I find it interesting to read about people's experience of a story when they differ so much from my own.
Re: Themes: Fear and Love
Themes: Ice and Heat
Surely it is snowing outside, surely there is ice being laid in layers, fastening them into these moments, this place of mass so mountainous it is almost weightless.
It harkens back to what Scully writes in Dod Kalm as she's waiting to die of old age, the myth of the world freezing as it comes to an end.
And, in my favorite line from the fic, Scully's vitality is described as the ocean, ebbing.
She stills him with her eyes, and he does not look away. The ocean is shifting. He tries to hold it, the tide. Tries, and tries to let it go.
The sleet on Thanksgiving is a bit of a departure from the ocean theme, but it fits within the larger theme of "water = life force". Mulder goes outside, wanting to let the sweet chill seep and quiet his mind. Alone, he seeks the cold for comfort. It's a safe cold, he can choose how much of it he wants to bear. But later, when he and Scully embrace:
The cold roughs the windowpanes but is no rival to this intimacy, this sacred heat.
Mulder's pie is one of the only mentions of warmth in ROTW, prior to him arriving at Scully's house:
The once-frozen filling swirls volcanic in its crumbling shell, crust
burning brown on one edge.
And he brings that to her. He's out of his element in the kitchen, but he's made something - heated it - and he brings it to her.
Cold water is loneliness.

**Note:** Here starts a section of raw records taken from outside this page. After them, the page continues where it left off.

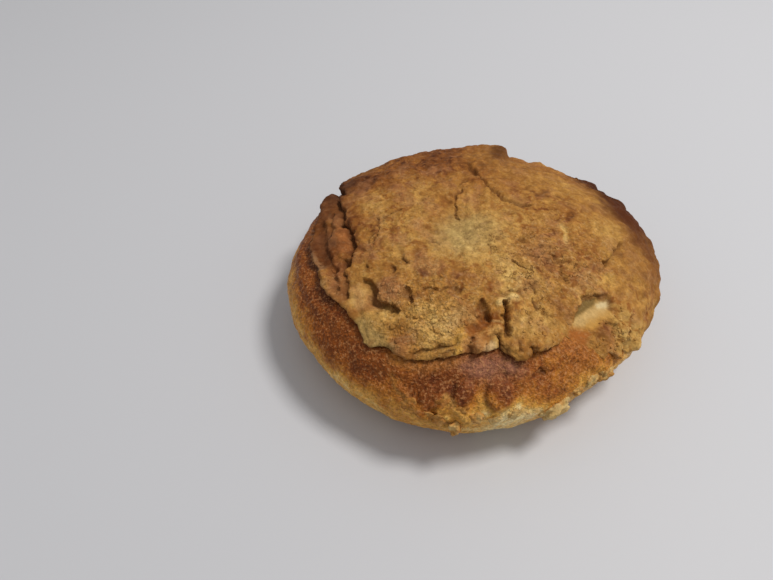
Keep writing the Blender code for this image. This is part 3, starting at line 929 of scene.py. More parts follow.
    tints: tuple[Tint, ...] = (
        # the pale crown, and rosy patches in front
        Tint(((-4, -4),), 9, "#A29262", 0.5),
        Tint(((-28, -24),), 4, "#9C6B4E", 0.4),
        Tint(((33, -20),), 5, "#976443", 0.4),
        Tint(((18, -14),), 7, "#A2734A", 0.4),
        Tint(((-8, -36),), 5, "#9A6B48", 0.4),
        # the front left corner
        Tint(((-34.5, -35.5), (-33, -39), (-29.5, -40.5)), 2.6, "#A98E56", 0.7),
        Tint(((-36, -23), (-35, -28)), 2.2, "#B98452", 0.6),
        # molten sugar, crumbs and fresh dough at the front rim
        Tint(((-4.4, -40.6), (1, -37.7), (3, -37.5)), 3.2, "#8C4E1A", 0.85),
        Tint(((-3.8, -44.4), (-3.3, -45.8)), 1.8, "#B98450", 0.6),
        # painted shadow in the crescent along the crumb's left and lower side
        Tint(((-5.6, -42.8), (-5.7, -44.4), (-5, -46.4), (-3.6, -47.6)), 0.8, "#62300F", 0.5),
        # pale gold on the sugar strand, partly a painted highlight
        Tint(((-0.6, -40.5), (0.4, -40.4), (2.6, -40.2)), 0.8, "#D6A35C", 0.8),
        Tint(((-0.4, -38.6), (1.6, -37.6), (3.2, -37.8)), 0.6, "#D9A968", 0.8),
        Tint(((0.8, -33.6), (2.6, -35.4), (3.4, -38)), 1.3, "#C69146", 0.6),
        Tint(((-1.4, -45.2), (-0.9, -44), (-0.3, -43.2)), 1.1, "#CDA877", 0.85),
        Tint(((-7.6, -40.6), (-8.8, -43.4), (-9.1, -46.4)), 1.3, "#C4923F", 0.7),
        Tint(((2.9, -32.6), (5.2, -30.9), (8.6, -30.4)), 1, "#CDA468", 0.6),
        # the flap
        Tint(((-43, -14), (-42, -24)), 3.5, "#925A38", 0.5),
        # a painted highlight along the lit lip of the flap
        Tint(((-53.5, 2), (-51.4, -5), (-48.4, -13)), 1, "#A98462", 0.45),
        Tint(((-43.4, 4), (-42.6, -1), (-42, -7)), 1.8, "#A9693A", 0.6),
        Tint(((-44.8, -16), (-44, -22)), 1.4, "#A87048", 0.4),
        Tint(((-49, 14), (-51, 26)), 6, "#5F3519", 0.65),
        Tint(((-50.5, 8), (-49.4, -1), (-47.4, -9)), 2.4, "#5E3319", 0.45),
        # the golden right flank and its burnt rim
        Tint(((40, -20),), 2.4, "#C79A50", 0.7),
        Tint(((12, 40), (38, 14), (50, -12)), 12, "#AF8440", 0.25),
        Tint(((47, 9), (49, 3)), 4.5, "#7E4C20", 0.55),
        Tint(((56, 46), (64, 28), (66, 14)), 13, "#5B3216", 0.8),
        Tint(((48, 40), (50, 27), (52, 15)), 8.5, "#431F0B", 0.95),
        Tint(((52, 15), (55, 6), (59, -1)), 7, "#55290F", 0.8),
        Tint(((59, 1), (61.5, -8)), 4, "#7A4B22", 0.5),
        # painted shade on the end of the lip, and the burnt rim at the back left
        Tint(((15.5, 53), (13, 46), (11.4, 41)), 3.4, "#532C12", 0.8),
        Tint(((-46, 26), (-43, 33)), 5, "#452614", 0.6),
        Tint(((-45, 36), (-37, 45), (-24, 52)), 4.5, "#6C3E1C", 0.5),
    )
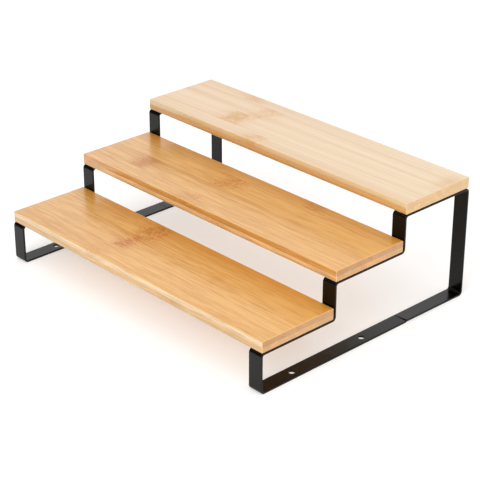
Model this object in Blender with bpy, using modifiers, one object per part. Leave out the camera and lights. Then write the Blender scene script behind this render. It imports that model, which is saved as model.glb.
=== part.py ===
"""Tiered shelf riser: three bamboo boards screwed onto two bent steel side frames.

Metres, +Z up. +X is to the right of a person facing the front, +Y runs to the back.
The origin is on the table, in the middle of the footprint.
"""
import math

import bmesh
import bpy
from mathutils import Matrix, Vector

# Boards: three equal blanks, one for each level.
BOARD_LENGTH = 0.380
BOARD_DEPTH = 0.093
BOARD_THICKNESS = 0.012
BOARD_EDGE = 0.0009
LEVELS = ("lower", "middle", "upper")
BAMBOO_COLOURS = {
    "lower": (0.66, 0.36, 0.13),
    "middle": (0.65, 0.35, 0.13),
    "upper": (0.82, 0.60, 0.37),
}

# The staircase that the side frames make.
STEP_DEPTH = 0.095
STEP_RISE = 0.0385
FIRST_BOARD_UNDERSIDE = 0.0434
FIT_GAP = 0.0003

# Side frames: one flat steel strip each, bent across its flat faces into a closed stepped loop.
STRIP_WIDTH = 0.0165
STRIP_THICKNESS = 0.0020
STRIP_EDGE = 0.0003
BEND_RADIUS = 0.0034
BEND_SEGMENTS = 6
FRONT_LEAD = 0.001
REAR_LEAD = 0.001

# The strip's two ends meet in the bottom rail and are welded from below. The right frame's
# rear end was welded with a slight twist, so its outer edge sits a little high at the seam.
SEAM_FRACTION = 0.70
SEAM_GAP = 0.0004
SEAM_LIFTS = {"left": 0.0, "right": 0.0009}
SEAM_RUN_SEGMENTS = 8
SEAM_GROOVE = 0.0006
WELD_LENGTH = 0.005
WELD_INSET = 0.0003
WELD_CLEARANCE = 0.0002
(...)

Ice is fear, and destruction, and grief. So naturally heat is love, kindness, thanks-giving.
odds and ends
One of my many favorite things about JET's writing is her exquisite use of cadence. They're beautiful words, but they also have a rhythm.
His hands are old again, the snowglobe has melted.
In the apartment, someone is scraping a plate. In the apartment, someone is saying goodbye.
He tries to hold it, the tide. Tries, and tries to let it go.
There are more examples than this, but these were the ones I felt the strongest, the first time I read ROTW, because as it turns out, these have symmetry. You could put a fulcrum in the middle of each of these lines, and they would balance.
I find it interesting that Scully's response to Mulder is "Tell me about the stars. And tell me about basketball."
He has asked her to tell him about the things he dreamed about: her father, and the sea. But stars were also in Mulder's dream:
She tips his chin up and points. "Not bad," she says, admiring the view above them, "your galaxy." They stare up at the stars
Was Scully dreaming of Mulder too, the way he was dreaming about her? She was asleep when he came in. For that matter, did they share aspects of each other's dreams? I have no idea of this is a valid theory about JET's intentions, or just my own imagination. I'd like it to be the former.
There are things in ROTW I could be critical of. The dream sequence is confusing, even for a dream sequence, and sometimes the narrative can be a bit too gauzy. But those things don't really diminish my appreciation for the fic. They hinder in some spots, but they also add texture to the emotional landscape of the story.